• [GIVEN TASK] Give back the exact lines spanning from the line with "wall_row(wall_upper_z, even_columns);" to the line with "cad_parts[node].hide_render = cad_parts[node].hide_viewport", with both of those lines included and no others.

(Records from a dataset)

▬▬▬

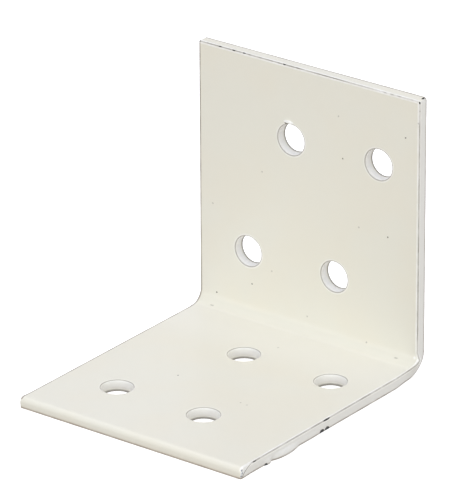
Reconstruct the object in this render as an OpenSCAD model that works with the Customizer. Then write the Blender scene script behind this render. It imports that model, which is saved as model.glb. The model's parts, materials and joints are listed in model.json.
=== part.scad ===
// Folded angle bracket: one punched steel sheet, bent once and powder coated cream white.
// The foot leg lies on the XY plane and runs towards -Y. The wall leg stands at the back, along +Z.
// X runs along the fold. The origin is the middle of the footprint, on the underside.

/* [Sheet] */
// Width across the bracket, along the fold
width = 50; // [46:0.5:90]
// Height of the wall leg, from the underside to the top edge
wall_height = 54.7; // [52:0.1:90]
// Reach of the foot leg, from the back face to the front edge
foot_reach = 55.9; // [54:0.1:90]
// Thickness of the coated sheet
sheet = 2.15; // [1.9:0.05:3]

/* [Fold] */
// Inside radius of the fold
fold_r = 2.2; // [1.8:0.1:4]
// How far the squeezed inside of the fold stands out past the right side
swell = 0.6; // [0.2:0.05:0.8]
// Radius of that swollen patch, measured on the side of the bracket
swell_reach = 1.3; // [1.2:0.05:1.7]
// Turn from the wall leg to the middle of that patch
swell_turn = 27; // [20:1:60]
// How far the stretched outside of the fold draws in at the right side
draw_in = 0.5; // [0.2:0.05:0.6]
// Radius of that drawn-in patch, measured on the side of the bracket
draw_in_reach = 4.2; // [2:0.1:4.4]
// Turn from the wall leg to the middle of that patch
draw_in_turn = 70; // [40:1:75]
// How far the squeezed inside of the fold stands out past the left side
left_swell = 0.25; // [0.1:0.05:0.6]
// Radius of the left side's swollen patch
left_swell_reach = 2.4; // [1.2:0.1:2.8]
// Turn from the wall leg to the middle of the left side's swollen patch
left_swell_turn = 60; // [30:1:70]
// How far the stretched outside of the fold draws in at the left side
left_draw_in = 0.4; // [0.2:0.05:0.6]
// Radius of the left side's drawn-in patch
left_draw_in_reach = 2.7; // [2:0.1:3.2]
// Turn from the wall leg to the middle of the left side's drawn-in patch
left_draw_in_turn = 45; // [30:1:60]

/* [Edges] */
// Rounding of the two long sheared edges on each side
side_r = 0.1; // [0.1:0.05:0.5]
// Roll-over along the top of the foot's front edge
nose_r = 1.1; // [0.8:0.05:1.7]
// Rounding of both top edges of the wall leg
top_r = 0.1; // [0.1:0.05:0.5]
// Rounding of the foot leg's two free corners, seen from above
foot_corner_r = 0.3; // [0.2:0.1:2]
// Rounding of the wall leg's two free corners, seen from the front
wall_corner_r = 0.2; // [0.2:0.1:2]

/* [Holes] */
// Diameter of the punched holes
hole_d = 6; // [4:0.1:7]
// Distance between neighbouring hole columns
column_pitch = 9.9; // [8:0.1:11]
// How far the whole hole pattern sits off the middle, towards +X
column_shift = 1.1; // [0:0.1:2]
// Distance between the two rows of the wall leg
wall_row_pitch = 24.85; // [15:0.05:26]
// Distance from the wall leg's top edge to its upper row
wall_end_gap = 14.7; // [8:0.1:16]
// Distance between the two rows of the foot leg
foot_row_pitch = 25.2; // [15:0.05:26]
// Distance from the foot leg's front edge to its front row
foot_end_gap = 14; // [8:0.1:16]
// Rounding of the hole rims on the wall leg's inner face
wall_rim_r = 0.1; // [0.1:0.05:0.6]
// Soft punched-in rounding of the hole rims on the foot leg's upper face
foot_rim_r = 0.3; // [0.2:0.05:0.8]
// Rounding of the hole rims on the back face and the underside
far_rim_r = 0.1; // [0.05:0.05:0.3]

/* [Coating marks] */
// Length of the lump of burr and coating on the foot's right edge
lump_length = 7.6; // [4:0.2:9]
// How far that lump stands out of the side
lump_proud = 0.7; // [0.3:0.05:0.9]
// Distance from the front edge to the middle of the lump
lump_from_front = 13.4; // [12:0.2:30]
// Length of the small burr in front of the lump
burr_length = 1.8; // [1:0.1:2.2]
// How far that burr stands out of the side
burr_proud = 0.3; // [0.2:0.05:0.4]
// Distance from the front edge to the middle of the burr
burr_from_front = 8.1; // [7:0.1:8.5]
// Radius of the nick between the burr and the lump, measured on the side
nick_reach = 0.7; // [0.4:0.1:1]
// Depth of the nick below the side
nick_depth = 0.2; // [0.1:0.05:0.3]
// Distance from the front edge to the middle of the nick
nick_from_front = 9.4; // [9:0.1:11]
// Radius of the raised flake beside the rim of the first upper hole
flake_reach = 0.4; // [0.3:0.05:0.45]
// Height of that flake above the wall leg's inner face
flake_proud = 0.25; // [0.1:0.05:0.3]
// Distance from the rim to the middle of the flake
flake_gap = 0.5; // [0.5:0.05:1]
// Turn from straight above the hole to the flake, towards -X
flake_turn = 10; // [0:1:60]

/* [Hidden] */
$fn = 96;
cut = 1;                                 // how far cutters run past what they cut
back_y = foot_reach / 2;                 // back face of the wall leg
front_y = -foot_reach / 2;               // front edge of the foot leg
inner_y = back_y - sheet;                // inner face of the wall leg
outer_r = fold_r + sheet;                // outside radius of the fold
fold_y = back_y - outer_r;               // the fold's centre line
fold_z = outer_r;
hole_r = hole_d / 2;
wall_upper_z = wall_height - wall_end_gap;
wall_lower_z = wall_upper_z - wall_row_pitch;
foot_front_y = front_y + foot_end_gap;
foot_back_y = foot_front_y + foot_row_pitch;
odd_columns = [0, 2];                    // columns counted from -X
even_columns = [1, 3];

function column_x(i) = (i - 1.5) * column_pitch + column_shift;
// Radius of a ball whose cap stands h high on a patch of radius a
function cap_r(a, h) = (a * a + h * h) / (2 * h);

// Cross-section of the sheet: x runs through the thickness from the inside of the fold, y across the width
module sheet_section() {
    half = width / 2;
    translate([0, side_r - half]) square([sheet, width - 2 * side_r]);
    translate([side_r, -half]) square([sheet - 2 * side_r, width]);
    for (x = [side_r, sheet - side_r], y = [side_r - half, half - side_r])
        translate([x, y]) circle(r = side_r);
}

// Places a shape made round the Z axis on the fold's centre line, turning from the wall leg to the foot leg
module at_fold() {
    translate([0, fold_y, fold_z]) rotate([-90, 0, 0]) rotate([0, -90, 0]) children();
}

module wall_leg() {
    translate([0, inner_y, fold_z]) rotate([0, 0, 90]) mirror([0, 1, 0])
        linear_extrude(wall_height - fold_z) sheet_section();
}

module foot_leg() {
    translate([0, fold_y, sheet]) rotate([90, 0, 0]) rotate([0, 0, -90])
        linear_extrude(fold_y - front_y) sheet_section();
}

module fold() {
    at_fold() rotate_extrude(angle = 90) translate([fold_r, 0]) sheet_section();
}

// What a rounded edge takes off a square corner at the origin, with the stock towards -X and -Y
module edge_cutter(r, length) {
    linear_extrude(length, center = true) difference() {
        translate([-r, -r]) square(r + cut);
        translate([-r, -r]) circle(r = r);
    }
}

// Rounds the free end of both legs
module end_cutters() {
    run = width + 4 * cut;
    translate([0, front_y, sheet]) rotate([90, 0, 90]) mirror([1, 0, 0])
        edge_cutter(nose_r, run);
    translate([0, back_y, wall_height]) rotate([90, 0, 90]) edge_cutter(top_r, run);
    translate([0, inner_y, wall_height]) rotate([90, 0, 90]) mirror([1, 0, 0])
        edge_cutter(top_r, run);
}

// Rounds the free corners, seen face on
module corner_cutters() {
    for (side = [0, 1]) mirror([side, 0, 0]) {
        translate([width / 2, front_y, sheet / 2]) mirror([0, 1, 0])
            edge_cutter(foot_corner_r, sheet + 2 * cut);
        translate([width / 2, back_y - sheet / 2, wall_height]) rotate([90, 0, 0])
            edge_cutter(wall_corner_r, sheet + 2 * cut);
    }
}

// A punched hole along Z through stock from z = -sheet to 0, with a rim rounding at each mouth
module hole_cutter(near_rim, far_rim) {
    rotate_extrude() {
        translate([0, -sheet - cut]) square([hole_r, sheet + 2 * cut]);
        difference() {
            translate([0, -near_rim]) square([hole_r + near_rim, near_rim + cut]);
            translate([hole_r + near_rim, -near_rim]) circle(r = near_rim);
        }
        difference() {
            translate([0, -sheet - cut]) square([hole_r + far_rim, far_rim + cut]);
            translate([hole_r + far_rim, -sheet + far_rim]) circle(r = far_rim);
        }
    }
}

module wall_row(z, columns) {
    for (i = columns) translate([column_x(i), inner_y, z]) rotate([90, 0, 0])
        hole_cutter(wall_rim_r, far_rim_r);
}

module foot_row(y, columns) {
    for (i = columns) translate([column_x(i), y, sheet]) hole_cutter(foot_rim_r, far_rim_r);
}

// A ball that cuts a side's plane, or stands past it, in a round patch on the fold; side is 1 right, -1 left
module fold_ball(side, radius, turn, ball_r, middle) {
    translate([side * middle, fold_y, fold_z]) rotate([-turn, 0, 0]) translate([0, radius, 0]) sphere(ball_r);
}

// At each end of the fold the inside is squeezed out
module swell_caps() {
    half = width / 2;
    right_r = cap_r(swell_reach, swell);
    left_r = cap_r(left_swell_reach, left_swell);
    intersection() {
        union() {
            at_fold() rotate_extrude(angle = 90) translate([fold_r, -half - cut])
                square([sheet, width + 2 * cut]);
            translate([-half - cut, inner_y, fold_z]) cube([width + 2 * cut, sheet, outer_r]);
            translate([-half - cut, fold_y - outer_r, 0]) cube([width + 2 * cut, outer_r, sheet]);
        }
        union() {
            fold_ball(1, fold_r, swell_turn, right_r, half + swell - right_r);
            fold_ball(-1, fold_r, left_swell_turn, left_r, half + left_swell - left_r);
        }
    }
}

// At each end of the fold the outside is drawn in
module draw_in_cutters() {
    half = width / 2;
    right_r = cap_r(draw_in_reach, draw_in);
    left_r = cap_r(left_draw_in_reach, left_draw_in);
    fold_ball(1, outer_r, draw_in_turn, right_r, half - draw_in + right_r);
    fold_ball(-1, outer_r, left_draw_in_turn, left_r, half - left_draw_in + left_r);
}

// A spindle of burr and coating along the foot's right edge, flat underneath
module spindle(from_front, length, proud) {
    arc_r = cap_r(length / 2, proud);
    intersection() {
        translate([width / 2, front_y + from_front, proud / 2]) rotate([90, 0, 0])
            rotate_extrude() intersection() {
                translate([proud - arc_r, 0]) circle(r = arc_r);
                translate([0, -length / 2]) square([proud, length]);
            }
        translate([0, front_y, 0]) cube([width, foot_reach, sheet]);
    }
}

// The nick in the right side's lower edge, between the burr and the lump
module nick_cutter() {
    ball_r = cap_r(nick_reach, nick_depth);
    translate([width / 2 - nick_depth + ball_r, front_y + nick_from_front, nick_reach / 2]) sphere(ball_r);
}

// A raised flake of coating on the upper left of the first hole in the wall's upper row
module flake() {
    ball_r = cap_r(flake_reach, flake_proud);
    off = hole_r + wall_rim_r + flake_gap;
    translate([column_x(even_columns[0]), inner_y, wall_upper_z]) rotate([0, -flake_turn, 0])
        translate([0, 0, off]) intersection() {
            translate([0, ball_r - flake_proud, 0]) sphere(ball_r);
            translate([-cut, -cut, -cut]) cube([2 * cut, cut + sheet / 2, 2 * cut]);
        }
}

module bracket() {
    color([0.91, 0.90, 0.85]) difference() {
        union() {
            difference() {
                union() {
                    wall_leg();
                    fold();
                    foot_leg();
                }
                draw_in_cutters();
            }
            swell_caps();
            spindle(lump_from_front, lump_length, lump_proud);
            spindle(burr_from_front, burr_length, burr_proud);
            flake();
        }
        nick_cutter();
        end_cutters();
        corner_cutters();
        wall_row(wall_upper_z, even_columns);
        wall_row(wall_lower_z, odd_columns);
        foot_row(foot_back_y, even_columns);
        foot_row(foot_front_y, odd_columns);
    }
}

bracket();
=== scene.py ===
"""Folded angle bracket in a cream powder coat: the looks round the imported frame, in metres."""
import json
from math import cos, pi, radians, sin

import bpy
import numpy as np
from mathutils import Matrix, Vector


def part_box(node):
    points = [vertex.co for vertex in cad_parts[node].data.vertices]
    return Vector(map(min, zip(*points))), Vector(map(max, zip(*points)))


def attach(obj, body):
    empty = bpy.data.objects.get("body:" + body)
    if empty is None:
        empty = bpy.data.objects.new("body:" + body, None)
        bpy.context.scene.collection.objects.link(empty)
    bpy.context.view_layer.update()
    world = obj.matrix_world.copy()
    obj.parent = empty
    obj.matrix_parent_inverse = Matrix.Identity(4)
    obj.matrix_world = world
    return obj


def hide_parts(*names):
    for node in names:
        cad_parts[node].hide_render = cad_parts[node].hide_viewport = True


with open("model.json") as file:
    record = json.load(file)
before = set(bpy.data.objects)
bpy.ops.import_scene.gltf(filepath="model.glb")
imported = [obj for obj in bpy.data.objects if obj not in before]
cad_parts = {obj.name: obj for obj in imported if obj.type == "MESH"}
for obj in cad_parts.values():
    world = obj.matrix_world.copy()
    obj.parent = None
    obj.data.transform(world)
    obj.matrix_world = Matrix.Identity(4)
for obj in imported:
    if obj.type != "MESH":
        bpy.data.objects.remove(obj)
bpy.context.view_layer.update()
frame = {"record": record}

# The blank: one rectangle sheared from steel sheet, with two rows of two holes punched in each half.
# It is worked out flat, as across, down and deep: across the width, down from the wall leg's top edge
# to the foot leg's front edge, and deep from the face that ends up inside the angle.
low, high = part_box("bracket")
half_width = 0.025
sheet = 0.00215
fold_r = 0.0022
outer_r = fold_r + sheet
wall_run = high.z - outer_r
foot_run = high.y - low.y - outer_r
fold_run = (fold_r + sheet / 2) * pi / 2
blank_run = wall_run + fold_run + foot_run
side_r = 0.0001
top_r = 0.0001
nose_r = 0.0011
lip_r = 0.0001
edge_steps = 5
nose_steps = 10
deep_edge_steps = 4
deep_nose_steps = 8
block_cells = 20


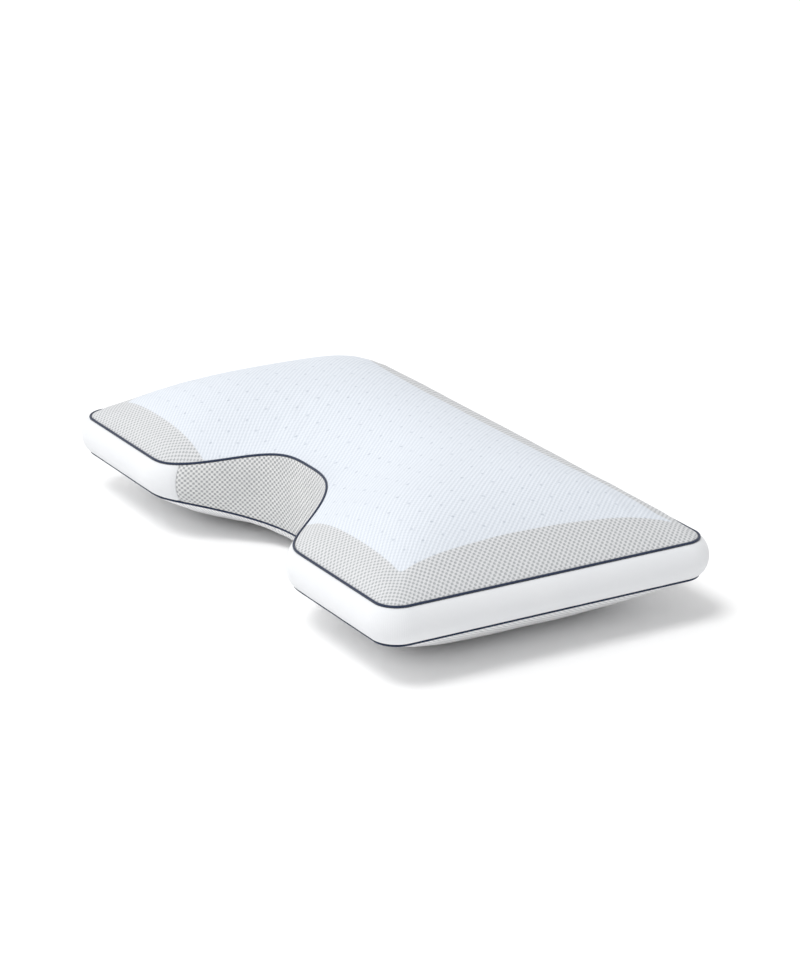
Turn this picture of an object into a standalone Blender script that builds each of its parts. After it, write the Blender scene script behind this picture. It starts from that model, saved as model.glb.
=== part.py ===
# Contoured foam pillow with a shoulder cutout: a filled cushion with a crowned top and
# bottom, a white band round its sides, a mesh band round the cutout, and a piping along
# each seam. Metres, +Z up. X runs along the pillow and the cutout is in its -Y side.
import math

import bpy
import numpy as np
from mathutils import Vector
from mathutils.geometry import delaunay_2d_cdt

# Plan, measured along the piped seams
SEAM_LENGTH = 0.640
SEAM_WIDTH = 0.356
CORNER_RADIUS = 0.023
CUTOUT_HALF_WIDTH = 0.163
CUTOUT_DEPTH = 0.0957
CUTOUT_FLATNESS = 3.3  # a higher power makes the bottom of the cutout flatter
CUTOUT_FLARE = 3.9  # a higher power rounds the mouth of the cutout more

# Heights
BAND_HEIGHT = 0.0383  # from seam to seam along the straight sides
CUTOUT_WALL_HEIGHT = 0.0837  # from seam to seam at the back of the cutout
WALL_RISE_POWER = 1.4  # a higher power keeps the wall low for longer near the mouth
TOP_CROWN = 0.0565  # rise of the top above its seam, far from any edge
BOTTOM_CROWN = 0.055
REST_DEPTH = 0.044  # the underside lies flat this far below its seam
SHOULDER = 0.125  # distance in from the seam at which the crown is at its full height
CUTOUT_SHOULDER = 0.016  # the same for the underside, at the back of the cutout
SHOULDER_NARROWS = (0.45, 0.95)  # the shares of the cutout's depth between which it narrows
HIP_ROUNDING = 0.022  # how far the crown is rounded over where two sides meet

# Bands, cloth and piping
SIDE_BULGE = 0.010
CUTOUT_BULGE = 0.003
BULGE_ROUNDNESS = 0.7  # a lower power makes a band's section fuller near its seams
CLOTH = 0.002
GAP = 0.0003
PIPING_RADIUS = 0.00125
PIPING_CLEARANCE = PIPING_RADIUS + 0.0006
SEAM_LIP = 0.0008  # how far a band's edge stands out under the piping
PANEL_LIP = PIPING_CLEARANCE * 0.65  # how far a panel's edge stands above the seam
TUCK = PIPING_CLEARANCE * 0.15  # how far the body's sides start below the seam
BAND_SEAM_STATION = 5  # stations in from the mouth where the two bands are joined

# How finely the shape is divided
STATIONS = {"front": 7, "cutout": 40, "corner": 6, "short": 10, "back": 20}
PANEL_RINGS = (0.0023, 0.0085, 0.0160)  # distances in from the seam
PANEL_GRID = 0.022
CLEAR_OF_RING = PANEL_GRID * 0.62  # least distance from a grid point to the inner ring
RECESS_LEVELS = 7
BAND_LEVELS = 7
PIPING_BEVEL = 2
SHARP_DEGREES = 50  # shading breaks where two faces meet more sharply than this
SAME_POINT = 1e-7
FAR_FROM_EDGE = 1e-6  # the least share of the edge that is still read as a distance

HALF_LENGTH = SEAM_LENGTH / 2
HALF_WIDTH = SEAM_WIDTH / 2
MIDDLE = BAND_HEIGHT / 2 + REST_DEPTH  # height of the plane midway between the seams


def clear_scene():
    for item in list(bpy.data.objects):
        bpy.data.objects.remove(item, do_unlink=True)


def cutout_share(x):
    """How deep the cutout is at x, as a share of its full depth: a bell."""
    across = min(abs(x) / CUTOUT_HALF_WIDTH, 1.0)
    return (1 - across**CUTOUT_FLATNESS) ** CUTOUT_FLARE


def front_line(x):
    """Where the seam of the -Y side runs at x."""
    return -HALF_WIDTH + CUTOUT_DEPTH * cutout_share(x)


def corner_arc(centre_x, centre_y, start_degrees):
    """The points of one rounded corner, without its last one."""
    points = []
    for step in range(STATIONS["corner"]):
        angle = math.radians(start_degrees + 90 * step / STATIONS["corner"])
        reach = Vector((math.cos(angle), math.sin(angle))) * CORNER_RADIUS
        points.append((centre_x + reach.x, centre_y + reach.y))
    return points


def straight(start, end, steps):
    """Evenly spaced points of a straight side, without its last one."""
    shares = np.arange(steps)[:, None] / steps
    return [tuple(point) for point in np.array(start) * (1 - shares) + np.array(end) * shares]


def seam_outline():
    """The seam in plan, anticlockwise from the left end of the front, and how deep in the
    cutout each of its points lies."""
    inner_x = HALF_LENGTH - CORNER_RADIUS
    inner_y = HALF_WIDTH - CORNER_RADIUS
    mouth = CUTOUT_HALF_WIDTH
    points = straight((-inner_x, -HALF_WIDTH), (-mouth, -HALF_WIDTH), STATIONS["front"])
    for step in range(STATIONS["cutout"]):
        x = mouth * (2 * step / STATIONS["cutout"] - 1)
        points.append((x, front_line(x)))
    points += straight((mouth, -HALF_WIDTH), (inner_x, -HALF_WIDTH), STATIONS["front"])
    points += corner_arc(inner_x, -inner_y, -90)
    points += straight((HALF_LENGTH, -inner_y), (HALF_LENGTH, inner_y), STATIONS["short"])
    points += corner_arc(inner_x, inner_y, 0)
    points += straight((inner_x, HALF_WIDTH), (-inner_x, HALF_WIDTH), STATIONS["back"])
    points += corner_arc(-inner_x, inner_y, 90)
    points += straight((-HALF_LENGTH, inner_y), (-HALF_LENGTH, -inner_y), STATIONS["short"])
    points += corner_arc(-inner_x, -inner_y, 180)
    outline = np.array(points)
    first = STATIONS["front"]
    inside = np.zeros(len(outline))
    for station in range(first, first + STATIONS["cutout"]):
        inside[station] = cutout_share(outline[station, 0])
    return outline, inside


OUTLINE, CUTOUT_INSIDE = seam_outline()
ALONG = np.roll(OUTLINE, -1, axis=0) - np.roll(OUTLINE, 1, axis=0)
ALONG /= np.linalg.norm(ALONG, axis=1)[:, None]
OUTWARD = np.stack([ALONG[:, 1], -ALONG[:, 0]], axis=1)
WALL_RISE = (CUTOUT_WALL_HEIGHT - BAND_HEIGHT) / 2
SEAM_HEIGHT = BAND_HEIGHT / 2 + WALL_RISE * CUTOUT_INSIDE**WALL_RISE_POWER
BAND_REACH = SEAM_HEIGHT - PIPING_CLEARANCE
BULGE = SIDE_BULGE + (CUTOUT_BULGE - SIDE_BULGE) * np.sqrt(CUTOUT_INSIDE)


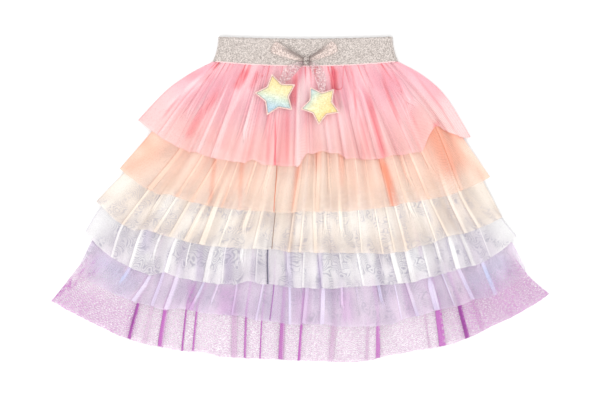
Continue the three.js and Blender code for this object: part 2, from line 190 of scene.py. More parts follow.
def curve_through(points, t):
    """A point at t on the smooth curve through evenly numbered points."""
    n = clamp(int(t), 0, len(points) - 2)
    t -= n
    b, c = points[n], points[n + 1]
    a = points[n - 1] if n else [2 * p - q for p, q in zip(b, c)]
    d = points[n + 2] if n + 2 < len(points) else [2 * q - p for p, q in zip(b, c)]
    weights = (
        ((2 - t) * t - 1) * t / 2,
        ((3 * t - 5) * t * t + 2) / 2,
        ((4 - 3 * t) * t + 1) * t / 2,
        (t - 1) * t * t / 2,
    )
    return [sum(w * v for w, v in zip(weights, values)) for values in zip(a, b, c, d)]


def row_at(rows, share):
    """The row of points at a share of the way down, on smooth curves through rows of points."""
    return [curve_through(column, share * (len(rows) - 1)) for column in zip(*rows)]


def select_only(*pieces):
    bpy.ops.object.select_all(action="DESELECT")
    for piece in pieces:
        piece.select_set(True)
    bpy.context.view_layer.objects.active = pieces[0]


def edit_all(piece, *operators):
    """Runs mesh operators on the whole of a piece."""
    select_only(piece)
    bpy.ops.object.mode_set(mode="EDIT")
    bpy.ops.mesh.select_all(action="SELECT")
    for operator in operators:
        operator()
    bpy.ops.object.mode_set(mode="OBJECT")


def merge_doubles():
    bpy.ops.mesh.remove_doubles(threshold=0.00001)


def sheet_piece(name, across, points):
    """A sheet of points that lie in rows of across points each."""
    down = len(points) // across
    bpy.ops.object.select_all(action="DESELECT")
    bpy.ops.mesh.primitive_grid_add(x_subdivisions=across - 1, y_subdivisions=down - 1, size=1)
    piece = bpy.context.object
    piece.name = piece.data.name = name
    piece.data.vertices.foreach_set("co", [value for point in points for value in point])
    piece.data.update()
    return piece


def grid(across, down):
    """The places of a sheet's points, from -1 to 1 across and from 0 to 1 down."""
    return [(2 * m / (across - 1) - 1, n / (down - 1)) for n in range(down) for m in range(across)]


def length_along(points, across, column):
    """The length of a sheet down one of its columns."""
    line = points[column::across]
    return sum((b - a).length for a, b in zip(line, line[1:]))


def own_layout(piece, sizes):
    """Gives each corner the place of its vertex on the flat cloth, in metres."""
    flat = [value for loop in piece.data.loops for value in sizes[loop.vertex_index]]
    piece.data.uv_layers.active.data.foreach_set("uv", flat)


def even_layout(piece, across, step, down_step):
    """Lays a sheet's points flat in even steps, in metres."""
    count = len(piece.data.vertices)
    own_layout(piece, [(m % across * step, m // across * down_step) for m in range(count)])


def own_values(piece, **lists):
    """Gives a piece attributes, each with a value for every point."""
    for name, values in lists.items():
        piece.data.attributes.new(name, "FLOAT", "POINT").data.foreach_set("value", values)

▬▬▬

• [OUTPUT BELOW]
        wall_row(wall_upper_z, even_columns);
        wall_row(wall_lower_z, odd_columns);
        foot_row(foot_back_y, even_columns);
        foot_row(foot_front_y, odd_columns);
    }
}

bracket();
=== scene.py ===
"""Folded angle bracket in a cream powder coat: the looks round the imported frame, in metres."""
import json
from math import cos, pi, radians, sin

import bpy
import numpy as np
from mathutils import Matrix, Vector


def part_box(node):
    points = [vertex.co for vertex in cad_parts[node].data.vertices]
    return Vector(map(min, zip(*points))), Vector(map(max, zip(*points)))


def attach(obj, body):
    empty = bpy.data.objects.get("body:" + body)
    if empty is None:
        empty = bpy.data.objects.new("body:" + body, None)
        bpy.context.scene.collection.objects.link(empty)
    bpy.context.view_layer.update()
    world = obj.matrix_world.copy()
    obj.parent = empty
    obj.matrix_parent_inverse = Matrix.Identity(4)
    obj.matrix_world = world
    return obj


def hide_parts(*names):
    for node in names:
        cad_parts[node].hide_render = cad_parts[node].hide_viewport = True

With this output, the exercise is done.